SUPPLIED MATERIAL
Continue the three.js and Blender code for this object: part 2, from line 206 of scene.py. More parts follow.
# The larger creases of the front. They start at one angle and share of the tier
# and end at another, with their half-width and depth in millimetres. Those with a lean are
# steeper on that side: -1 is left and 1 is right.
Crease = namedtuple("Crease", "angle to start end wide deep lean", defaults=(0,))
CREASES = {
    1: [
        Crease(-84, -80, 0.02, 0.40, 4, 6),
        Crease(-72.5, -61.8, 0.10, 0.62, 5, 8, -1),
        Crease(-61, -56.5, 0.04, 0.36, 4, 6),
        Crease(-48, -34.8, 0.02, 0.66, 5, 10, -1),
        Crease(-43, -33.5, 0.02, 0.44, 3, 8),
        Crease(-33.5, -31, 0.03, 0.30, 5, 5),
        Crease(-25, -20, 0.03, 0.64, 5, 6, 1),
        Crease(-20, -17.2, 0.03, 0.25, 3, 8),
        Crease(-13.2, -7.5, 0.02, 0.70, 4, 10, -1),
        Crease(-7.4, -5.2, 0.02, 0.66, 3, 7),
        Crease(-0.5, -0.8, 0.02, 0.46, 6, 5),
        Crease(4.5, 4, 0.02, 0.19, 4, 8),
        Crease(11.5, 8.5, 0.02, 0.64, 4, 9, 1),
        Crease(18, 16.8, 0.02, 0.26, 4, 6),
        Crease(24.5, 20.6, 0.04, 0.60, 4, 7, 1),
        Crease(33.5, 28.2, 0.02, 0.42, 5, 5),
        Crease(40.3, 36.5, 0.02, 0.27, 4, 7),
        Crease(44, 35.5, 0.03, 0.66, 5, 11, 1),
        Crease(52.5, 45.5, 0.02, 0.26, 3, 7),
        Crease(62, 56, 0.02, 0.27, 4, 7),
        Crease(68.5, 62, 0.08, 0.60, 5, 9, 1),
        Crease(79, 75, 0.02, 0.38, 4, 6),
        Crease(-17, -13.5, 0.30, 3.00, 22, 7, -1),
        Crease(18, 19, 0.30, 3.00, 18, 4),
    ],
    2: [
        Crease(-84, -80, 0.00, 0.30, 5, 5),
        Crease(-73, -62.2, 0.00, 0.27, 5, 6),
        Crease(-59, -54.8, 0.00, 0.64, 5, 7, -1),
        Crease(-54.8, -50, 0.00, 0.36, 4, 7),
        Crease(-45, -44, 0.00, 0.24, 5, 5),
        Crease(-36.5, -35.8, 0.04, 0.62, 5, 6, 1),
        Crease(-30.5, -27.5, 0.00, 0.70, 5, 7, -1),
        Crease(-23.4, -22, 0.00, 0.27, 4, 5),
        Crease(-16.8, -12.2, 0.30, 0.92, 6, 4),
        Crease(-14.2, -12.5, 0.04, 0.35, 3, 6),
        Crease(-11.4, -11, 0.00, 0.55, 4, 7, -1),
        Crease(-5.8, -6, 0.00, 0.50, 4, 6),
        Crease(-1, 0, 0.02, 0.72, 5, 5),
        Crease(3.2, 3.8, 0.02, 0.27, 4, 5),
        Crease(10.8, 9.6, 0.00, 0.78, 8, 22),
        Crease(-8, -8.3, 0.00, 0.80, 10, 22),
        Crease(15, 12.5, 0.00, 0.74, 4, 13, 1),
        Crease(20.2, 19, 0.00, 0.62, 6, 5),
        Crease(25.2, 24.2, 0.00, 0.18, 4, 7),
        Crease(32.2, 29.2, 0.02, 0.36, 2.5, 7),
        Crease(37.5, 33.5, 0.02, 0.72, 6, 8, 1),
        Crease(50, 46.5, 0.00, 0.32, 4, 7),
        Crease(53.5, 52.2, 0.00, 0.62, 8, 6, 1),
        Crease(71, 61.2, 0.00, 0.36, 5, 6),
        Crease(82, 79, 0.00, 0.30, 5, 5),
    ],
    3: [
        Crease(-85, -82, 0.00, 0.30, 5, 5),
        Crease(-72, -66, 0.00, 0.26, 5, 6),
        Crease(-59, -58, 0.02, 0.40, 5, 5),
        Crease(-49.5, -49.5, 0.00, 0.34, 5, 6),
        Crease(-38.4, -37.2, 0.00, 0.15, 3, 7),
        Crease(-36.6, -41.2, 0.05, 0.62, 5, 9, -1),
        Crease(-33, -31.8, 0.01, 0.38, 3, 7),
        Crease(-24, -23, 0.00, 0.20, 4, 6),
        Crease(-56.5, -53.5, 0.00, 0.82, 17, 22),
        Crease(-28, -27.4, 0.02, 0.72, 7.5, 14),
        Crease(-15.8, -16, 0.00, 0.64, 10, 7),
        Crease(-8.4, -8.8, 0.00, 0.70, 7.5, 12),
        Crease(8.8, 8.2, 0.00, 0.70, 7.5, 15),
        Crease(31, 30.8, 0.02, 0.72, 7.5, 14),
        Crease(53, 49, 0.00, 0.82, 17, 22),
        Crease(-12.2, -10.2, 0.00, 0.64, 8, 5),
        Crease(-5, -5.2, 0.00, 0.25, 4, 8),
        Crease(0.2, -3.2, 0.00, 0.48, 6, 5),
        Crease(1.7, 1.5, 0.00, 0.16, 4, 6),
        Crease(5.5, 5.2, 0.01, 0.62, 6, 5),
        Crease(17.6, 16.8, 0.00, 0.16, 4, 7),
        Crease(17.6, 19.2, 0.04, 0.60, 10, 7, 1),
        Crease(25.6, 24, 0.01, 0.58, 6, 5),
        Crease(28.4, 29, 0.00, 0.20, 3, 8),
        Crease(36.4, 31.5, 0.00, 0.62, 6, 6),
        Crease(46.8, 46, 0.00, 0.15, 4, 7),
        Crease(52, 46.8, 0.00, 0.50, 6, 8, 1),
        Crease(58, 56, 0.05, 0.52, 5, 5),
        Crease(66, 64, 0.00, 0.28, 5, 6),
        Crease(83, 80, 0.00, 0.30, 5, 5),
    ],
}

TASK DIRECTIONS
Copy every line exactly. Leave nothing out.

SOLUTION
Continue the three.js and Blender code for this object: part 2, from line 206 of scene.py. More parts follow.
# The larger creases of the front. They start at one angle and share of the tier
# and end at another, with their half-width and depth in millimetres. Those with a lean are
# steeper on that side: -1 is left and 1 is right.
Crease = namedtuple("Crease", "angle to start end wide deep lean", defaults=(0,))
CREASES = {
    1: [
        Crease(-84, -80, 0.02, 0.40, 4, 6),
        Crease(-72.5, -61.8, 0.10, 0.62, 5, 8, -1),
        Crease(-61, -56.5, 0.04, 0.36, 4, 6),
        Crease(-48, -34.8, 0.02, 0.66, 5, 10, -1),
        Crease(-43, -33.5, 0.02, 0.44, 3, 8),
        Crease(-33.5, -31, 0.03, 0.30, 5, 5),
        Crease(-25, -20, 0.03, 0.64, 5, 6, 1),
        Crease(-20, -17.2, 0.03, 0.25, 3, 8),
        Crease(-13.2, -7.5, 0.02, 0.70, 4, 10, -1),
        Crease(-7.4, -5.2, 0.02, 0.66, 3, 7),
        Crease(-0.5, -0.8, 0.02, 0.46, 6, 5),
        Crease(4.5, 4, 0.02, 0.19, 4, 8),
        Crease(11.5, 8.5, 0.02, 0.64, 4, 9, 1),
        Crease(18, 16.8, 0.02, 0.26, 4, 6),
        Crease(24.5, 20.6, 0.04, 0.60, 4, 7, 1),
        Crease(33.5, 28.2, 0.02, 0.42, 5, 5),
        Crease(40.3, 36.5, 0.02, 0.27, 4, 7),
        Crease(44, 35.5, 0.03, 0.66, 5, 11, 1),
        Crease(52.5, 45.5, 0.02, 0.26, 3, 7),
        Crease(62, 56, 0.02, 0.27, 4, 7),
        Crease(68.5, 62, 0.08, 0.60, 5, 9, 1),
        Crease(79, 75, 0.02, 0.38, 4, 6),
        Crease(-17, -13.5, 0.30, 3.00, 22, 7, -1),
        Crease(18, 19, 0.30, 3.00, 18, 4),
    ],
    2: [
        Crease(-84, -80, 0.00, 0.30, 5, 5),
        Crease(-73, -62.2, 0.00, 0.27, 5, 6),
        Crease(-59, -54.8, 0.00, 0.64, 5, 7, -1),
        Crease(-54.8, -50, 0.00, 0.36, 4, 7),
        Crease(-45, -44, 0.00, 0.24, 5, 5),
        Crease(-36.5, -35.8, 0.04, 0.62, 5, 6, 1),
        Crease(-30.5, -27.5, 0.00, 0.70, 5, 7, -1),
        Crease(-23.4, -22, 0.00, 0.27, 4, 5),
        Crease(-16.8, -12.2, 0.30, 0.92, 6, 4),
        Crease(-14.2, -12.5, 0.04, 0.35, 3, 6),
        Crease(-11.4, -11, 0.00, 0.55, 4, 7, -1),
        Crease(-5.8, -6, 0.00, 0.50, 4, 6),
        Crease(-1, 0, 0.02, 0.72, 5, 5),
        Crease(3.2, 3.8, 0.02, 0.27, 4, 5),
        Crease(10.8, 9.6, 0.00, 0.78, 8, 22),
        Crease(-8, -8.3, 0.00, 0.80, 10, 22),
        Crease(15, 12.5, 0.00, 0.74, 4, 13, 1),
        Crease(20.2, 19, 0.00, 0.62, 6, 5),
        Crease(25.2, 24.2, 0.00, 0.18, 4, 7),
        Crease(32.2, 29.2, 0.02, 0.36, 2.5, 7),
        Crease(37.5, 33.5, 0.02, 0.72, 6, 8, 1),
        Crease(50, 46.5, 0.00, 0.32, 4, 7),
        Crease(53.5, 52.2, 0.00, 0.62, 8, 6, 1),
        Crease(71, 61.2, 0.00, 0.36, 5, 6),
        Crease(82, 79, 0.00, 0.30, 5, 5),
    ],
    3: [
        Crease(-85, -82, 0.00, 0.30, 5, 5),
        Crease(-72, -66, 0.00, 0.26, 5, 6),
        Crease(-59, -58, 0.02, 0.40, 5, 5),
        Crease(-49.5, -49.5, 0.00, 0.34, 5, 6),
        Crease(-38.4, -37.2, 0.00, 0.15, 3, 7),
        Crease(-36.6, -41.2, 0.05, 0.62, 5, 9, -1),
        Crease(-33, -31.8, 0.01, 0.38, 3, 7),
        Crease(-24, -23, 0.00, 0.20, 4, 6),
        Crease(-56.5, -53.5, 0.00, 0.82, 17, 22),
        Crease(-28, -27.4, 0.02, 0.72, 7.5, 14),
        Crease(-15.8, -16, 0.00, 0.64, 10, 7),
        Crease(-8.4, -8.8, 0.00, 0.70, 7.5, 12),
        Crease(8.8, 8.2, 0.00, 0.70, 7.5, 15),
        Crease(31, 30.8, 0.02, 0.72, 7.5, 14),
        Crease(53, 49, 0.00, 0.82, 17, 22),
        Crease(-12.2, -10.2, 0.00, 0.64, 8, 5),
        Crease(-5, -5.2, 0.00, 0.25, 4, 8),
        Crease(0.2, -3.2, 0.00, 0.48, 6, 5),
        Crease(1.7, 1.5, 0.00, 0.16, 4, 6),
        Crease(5.5, 5.2, 0.01, 0.62, 6, 5),
        Crease(17.6, 16.8, 0.00, 0.16, 4, 7),
        Crease(17.6, 19.2, 0.04, 0.60, 10, 7, 1),
        Crease(25.6, 24, 0.01, 0.58, 6, 5),
        Crease(28.4, 29, 0.00, 0.20, 3, 8),
        Crease(36.4, 31.5, 0.00, 0.62, 6, 6),
        Crease(46.8, 46, 0.00, 0.15, 4, 7),
        Crease(52, 46.8, 0.00, 0.50, 6, 8, 1),
        Crease(58, 56, 0.05, 0.52, 5, 5),
        Crease(66, 64, 0.00, 0.28, 5, 6),
        Crease(83, 80, 0.00, 0.30, 5, 5),
    ],
}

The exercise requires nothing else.